Problem:
Print all of the data exactly as written.
────────────────
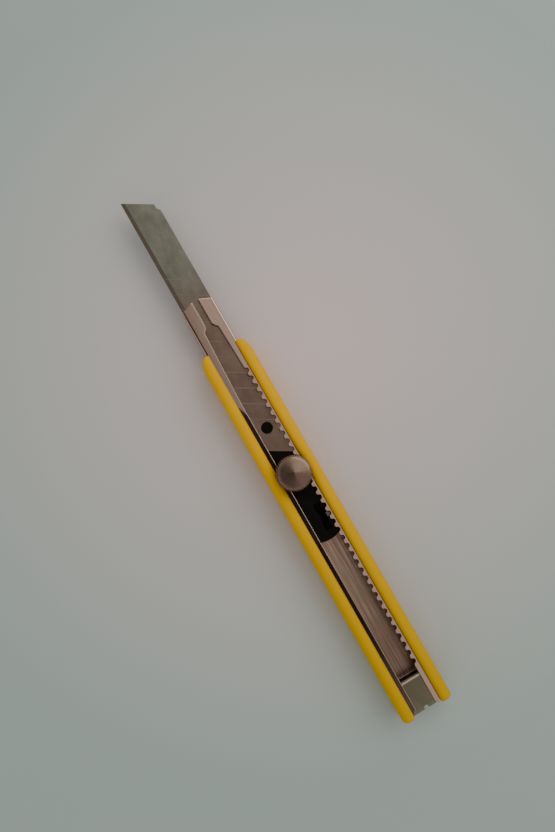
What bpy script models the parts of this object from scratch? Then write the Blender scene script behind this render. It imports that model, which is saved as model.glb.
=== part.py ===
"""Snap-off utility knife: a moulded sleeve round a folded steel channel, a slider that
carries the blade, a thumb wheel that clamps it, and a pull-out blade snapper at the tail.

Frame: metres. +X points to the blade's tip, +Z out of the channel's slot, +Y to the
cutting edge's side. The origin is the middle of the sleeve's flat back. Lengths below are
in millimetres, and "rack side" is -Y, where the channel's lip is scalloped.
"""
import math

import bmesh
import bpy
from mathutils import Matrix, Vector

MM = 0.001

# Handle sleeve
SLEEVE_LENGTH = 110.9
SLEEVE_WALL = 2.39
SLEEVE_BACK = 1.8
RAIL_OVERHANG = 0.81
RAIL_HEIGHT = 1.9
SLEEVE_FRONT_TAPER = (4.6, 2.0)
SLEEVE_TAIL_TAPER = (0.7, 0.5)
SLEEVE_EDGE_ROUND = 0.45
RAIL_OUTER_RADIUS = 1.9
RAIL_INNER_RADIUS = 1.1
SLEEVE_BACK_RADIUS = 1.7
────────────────
Output below:
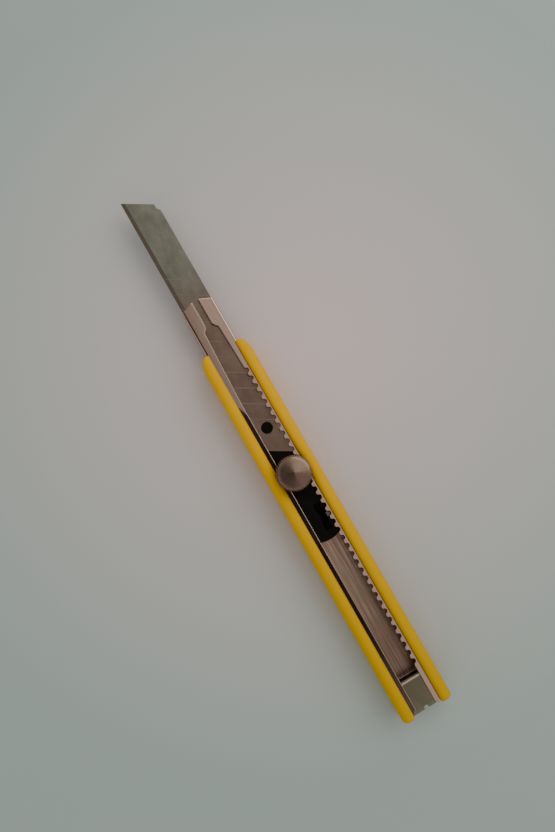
What bpy script models the parts of this object from scratch? Then write the Blender scene script behind this render. It imports that model, which is saved as model.glb.
=== part.py ===
"""Snap-off utility knife: a moulded sleeve round a folded steel channel, a slider that
carries the blade, a thumb wheel that clamps it, and a pull-out blade snapper at the tail.

Frame: metres. +X points to the blade's tip, +Z out of the channel's slot, +Y to the
cutting edge's side. The origin is the middle of the sleeve's flat back. Lengths below are
in millimetres, and "rack side" is -Y, where the channel's lip is scalloped.
"""
import math

import bmesh
import bpy
from mathutils import Matrix, Vector

MM = 0.001

# Handle sleeve
SLEEVE_LENGTH = 110.9
SLEEVE_WALL = 2.39
SLEEVE_BACK = 1.8
RAIL_OVERHANG = 0.81
RAIL_HEIGHT = 1.9
SLEEVE_FRONT_TAPER = (4.6, 2.0)
SLEEVE_TAIL_TAPER = (0.7, 0.5)
SLEEVE_EDGE_ROUND = 0.45
RAIL_OUTER_RADIUS = 1.9
RAIL_INNER_RADIUS = 1.1
SLEEVE_BACK_RADIUS = 1.7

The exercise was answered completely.